--- Given task ---
The lines below are to be quoted exactly, from the first through the one that contains "BULGE_POWER = 1.35".

--

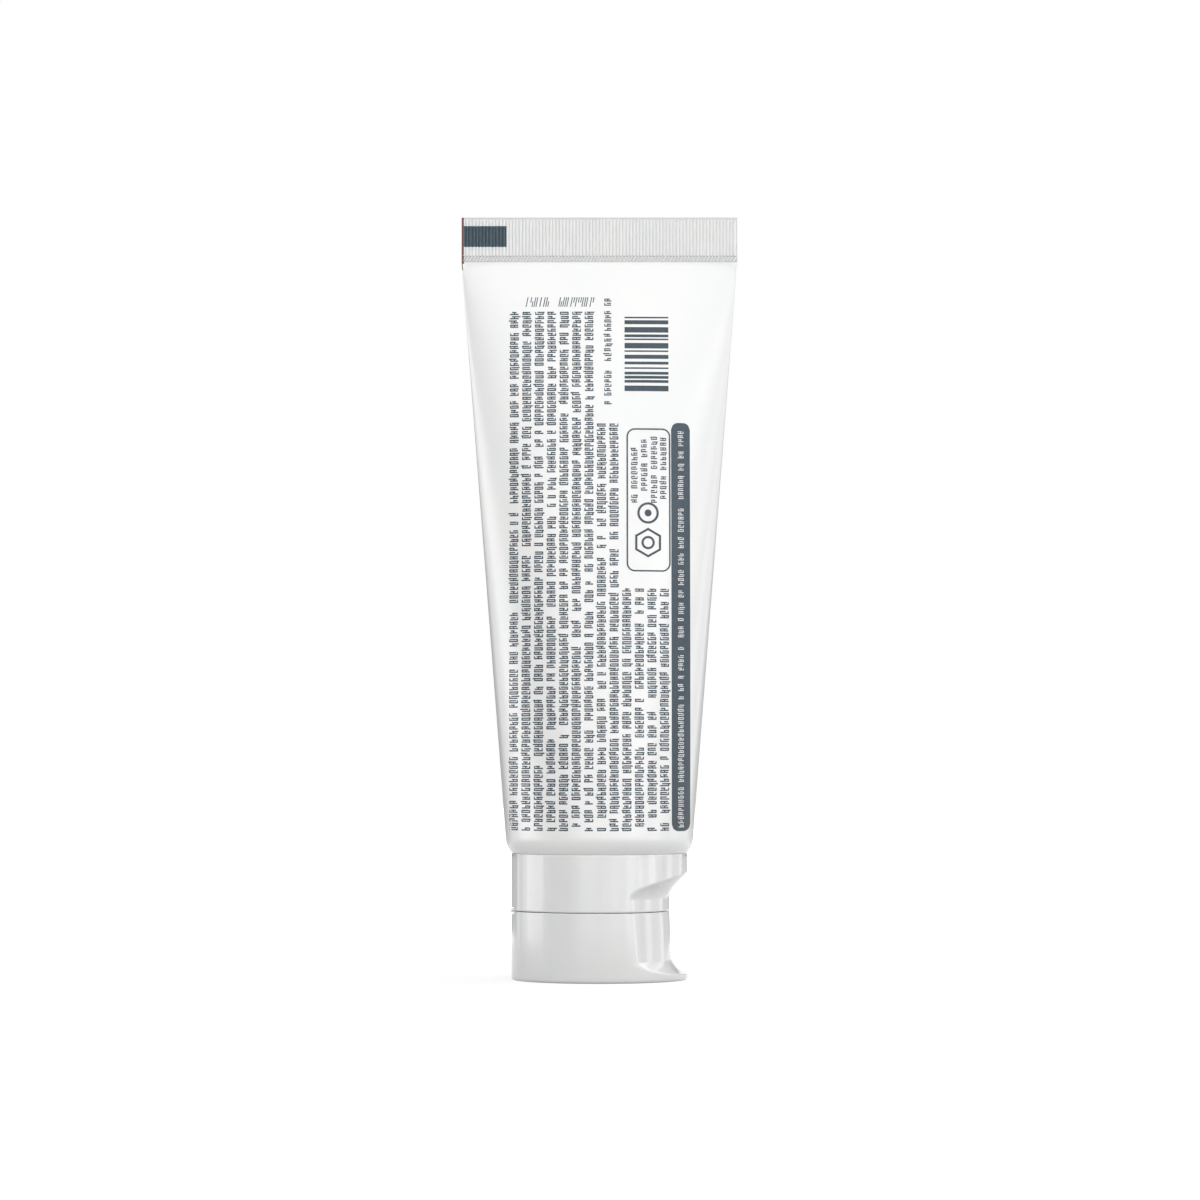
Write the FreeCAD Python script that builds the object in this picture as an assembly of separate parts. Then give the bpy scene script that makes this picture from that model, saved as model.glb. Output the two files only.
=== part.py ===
import FreeCAD
import Part
import math
import os

# A filled toothpaste tube that stands on its flip-top cap: a white plastic sleeve, round at the
# shoulder and pressed flat and ribbed at the crimp, a moulded shoulder and neck, the paste, and a
# cap of two halves with a thumb scoop.
# +Z runs from the cap to the crimp, X lies along the crimp with the thumb scoop at +X, and the
# origin is the centre of the lid's flat end, which the tube stands on. Sizes are in millimetres.

Vector = FreeCAD.Vector
UP = Vector(0, 0, 1)

# Sleeve: the printed plastic tube.
CRIMP_WIDTH = 55.14
CRIMP_HEIGHT = 8.9
CRIMP_FILL = 0.1
SLEEVE_WALL = 0.35
SLEEVE_RISE = 118.0
SLEEVE_WRAP = 0.5
SHOULDER_RADIUS = 18.62
CORNER_RADIUS = 4.9
CORNER_SWEEP = 53
BULGE_POWER = 1.35

# Ribs pressed into both faces of the crimp.
RIB_PITCH = 0.668
RIB_DEPTH = 0.17
RIB_MARGIN_TOP = 0.6
RIB_MARGIN_FOOT = 0.45
RIB_MARGIN_SIDE = 0.3

# Cap: both halves share one outer cylinder.
CAP_RADIUS = 17.45
CAP_TOP = 25.0
CAP_WALL = 1.3
PARTING_HEIGHT = 13.7
PARTING_GAP = 0.3
RIM_ROUNDING = 0.6
SEAT_CLEARANCE = 0.08

# Thumb scoop: a shallow hollow turned about an upright axis left of the cap's centre.
SCOOP_DEPTH = 3.52
SCOOP_RADIUS = 21.03
SCOOP_BEND_RADIUS = 4.0
SCOOP_BEND_RISE = 2.25
SCOOP_BEND_SWEEP = 45
SCOOP_DRAFT = 0.38
SCOOP_KINK_HEIGHT = 4.0
SCOOP_LIP_HEIGHT = 1.2
SCOOP_LIP_SAG = 0.53

# Flip hinge: a thin tab on each half, and the fold line between them.
HINGE_OUTSET = 0.05
HINGE_WIDTH = 8.0
HINGE_SIDE_GAP = 0.3
HINGE_TAB = 0.3
HINGE_TAB_GAP = 0.02
HINGE_POCKET_DEPTH = 0.75
HINGE_POCKET_RISE = 0.7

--

--- Solved exercise ---
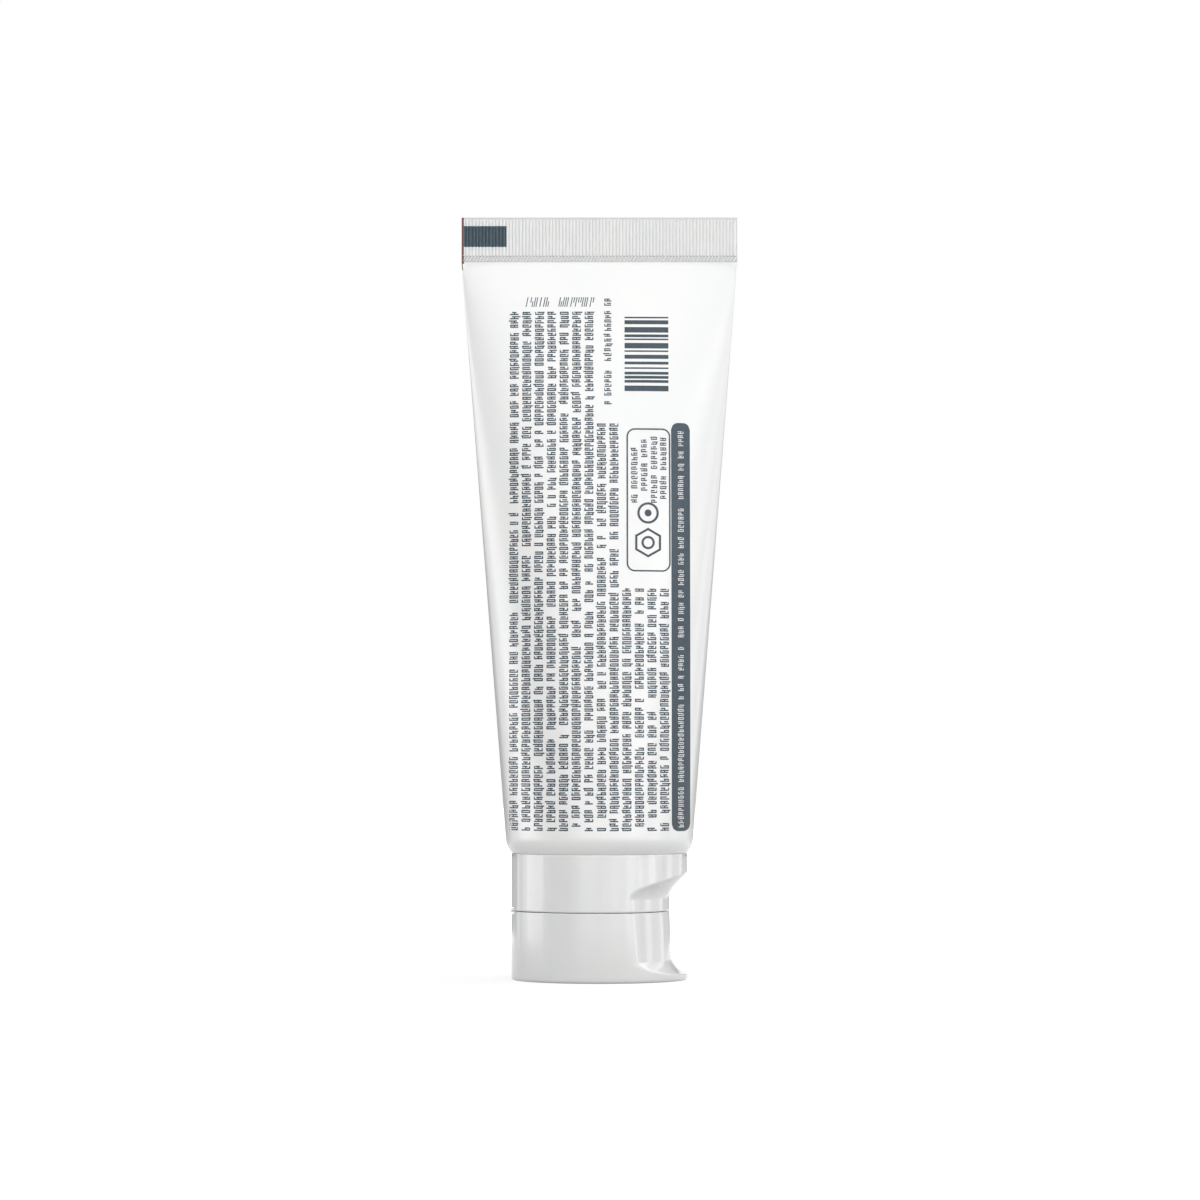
Write the FreeCAD Python script that builds the object in this picture as an assembly of separate parts. Then give the bpy scene script that makes this picture from that model, saved as model.glb. Output the two files only.
=== part.py ===
import FreeCAD
import Part
import math
import os

# A filled toothpaste tube that stands on its flip-top cap: a white plastic sleeve, round at the
# shoulder and pressed flat and ribbed at the crimp, a moulded shoulder and neck, the paste, and a
# cap of two halves with a thumb scoop.
# +Z runs from the cap to the crimp, X lies along the crimp with the thumb scoop at +X, and the
# origin is the centre of the lid's flat end, which the tube stands on. Sizes are in millimetres.

Vector = FreeCAD.Vector
UP = Vector(0, 0, 1)

# Sleeve: the printed plastic tube.
CRIMP_WIDTH = 55.14
CRIMP_HEIGHT = 8.9
CRIMP_FILL = 0.1
SLEEVE_WALL = 0.35
SLEEVE_RISE = 118.0
SLEEVE_WRAP = 0.5
SHOULDER_RADIUS = 18.62
CORNER_RADIUS = 4.9
CORNER_SWEEP = 53
BULGE_POWER = 1.35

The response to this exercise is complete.